In nature, things kill each other and eat each other to survive. It's pretty understandable that they don't have soul-shaking moments of empathy and compassion for their predators or their prey. But in a video game? When the other person is a human being who is a lot like me? Focusing on my fear takes something that could have been a fun and enjoyable learning experience and makes it a lot more mean-spirited. Like I said, it also means I don't even focus on the game, because I'm not afraid of the game. I'm afraid of other things, so my attention goes to them.
And don't forget, compassion is something you can feel for yourself. One of the most insidious things about traits like neurotic perfectionism and low self-esteem is that you may start to treat YOURSELF like a threat. You become the enemy. You can't escape yourself. In my case, I am constantly asking myself "why aren't you good enough?" Suddenly, I am the threat that I fear. I'm the one attacking me by asking myself that question, and I'm the one dragging myself down with perceived failures. The fear sets off chain reactions that make me lose focus and become stressed.

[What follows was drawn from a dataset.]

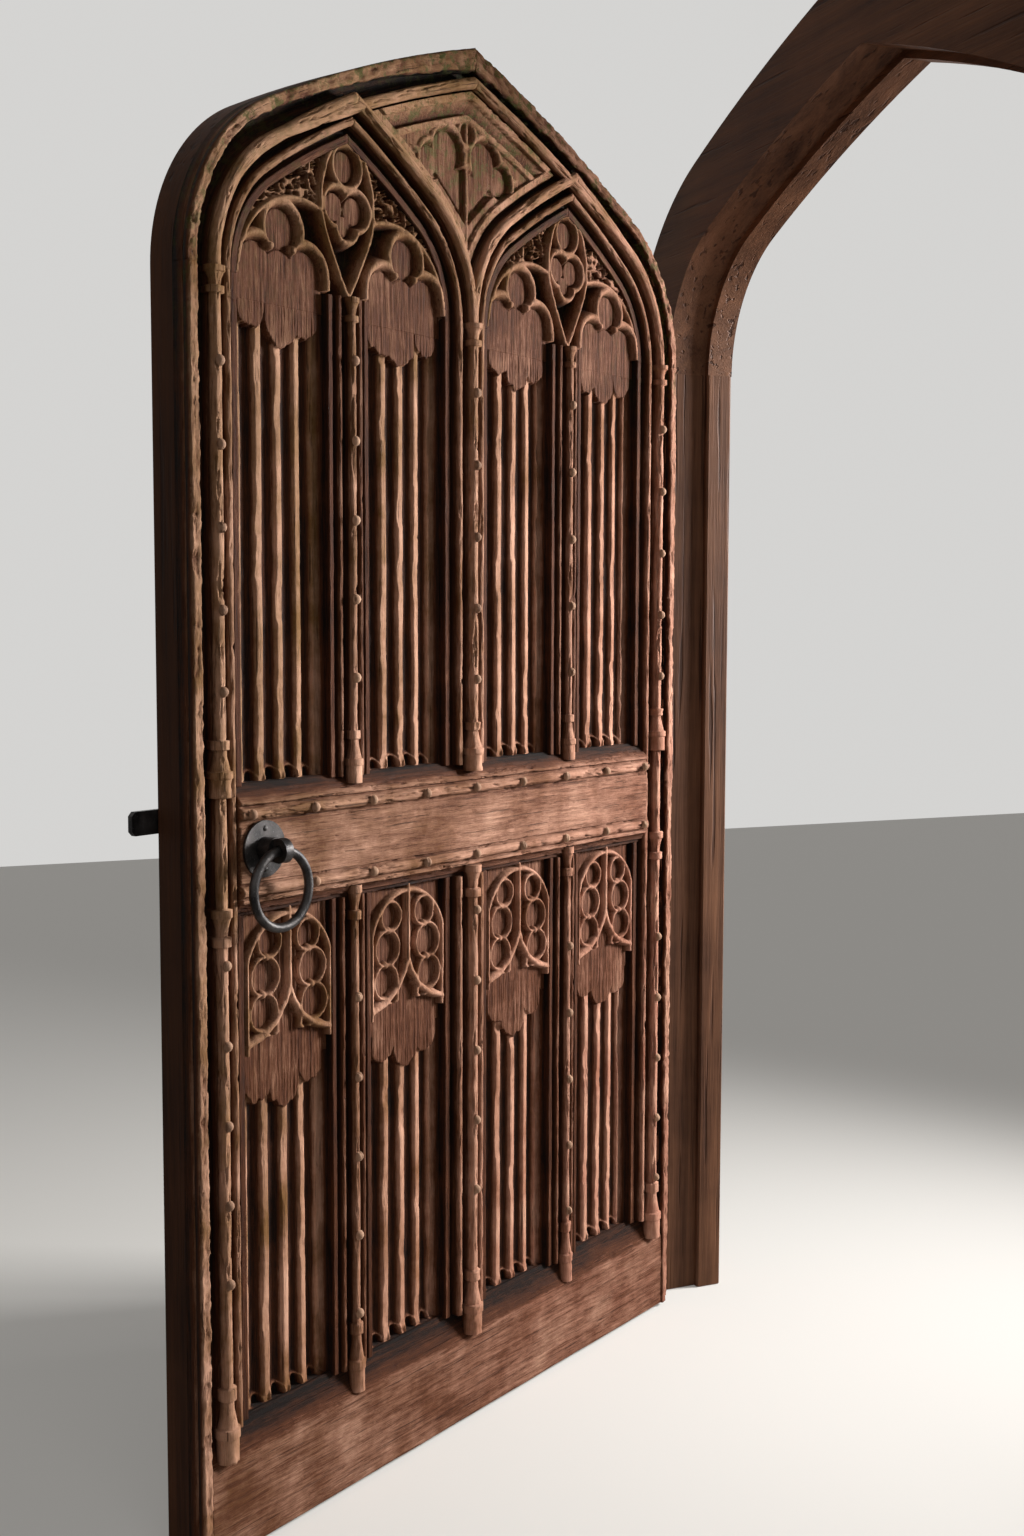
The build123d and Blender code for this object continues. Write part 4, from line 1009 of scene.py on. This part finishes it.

I try to feel it for the other person, because this helps me believe that something good will come out of the match no matter what. I try to feel it for myself, because this makes me avoid negative self-talk. If I wanted another person to be happy, I wouldn't tell them that they were stupid and bad. I wouldn't insult them for making mistakes, I'd try to give them productive advice. If I want that happiness for myself? Then I can't say those things to myself. I wouldn't say them to somebody else, not if I desired their happiness.
The thing is, I knew some of that before. But it hadn't quite occurred to me to couple the concepts together, using one as the antidote for the other.
Lately I have been in circumstances that might have ordinarily set me off, except they haven't. I would say that my anger management has gotten better, but that's not quite right--I just feel a lot less angry and stressed from the get-go. It's not necessarily that I developed new antibiotics, it's more that I'm getting sick less.
Still a work in progress though. I'll let you know how it goes. Thanks for reading.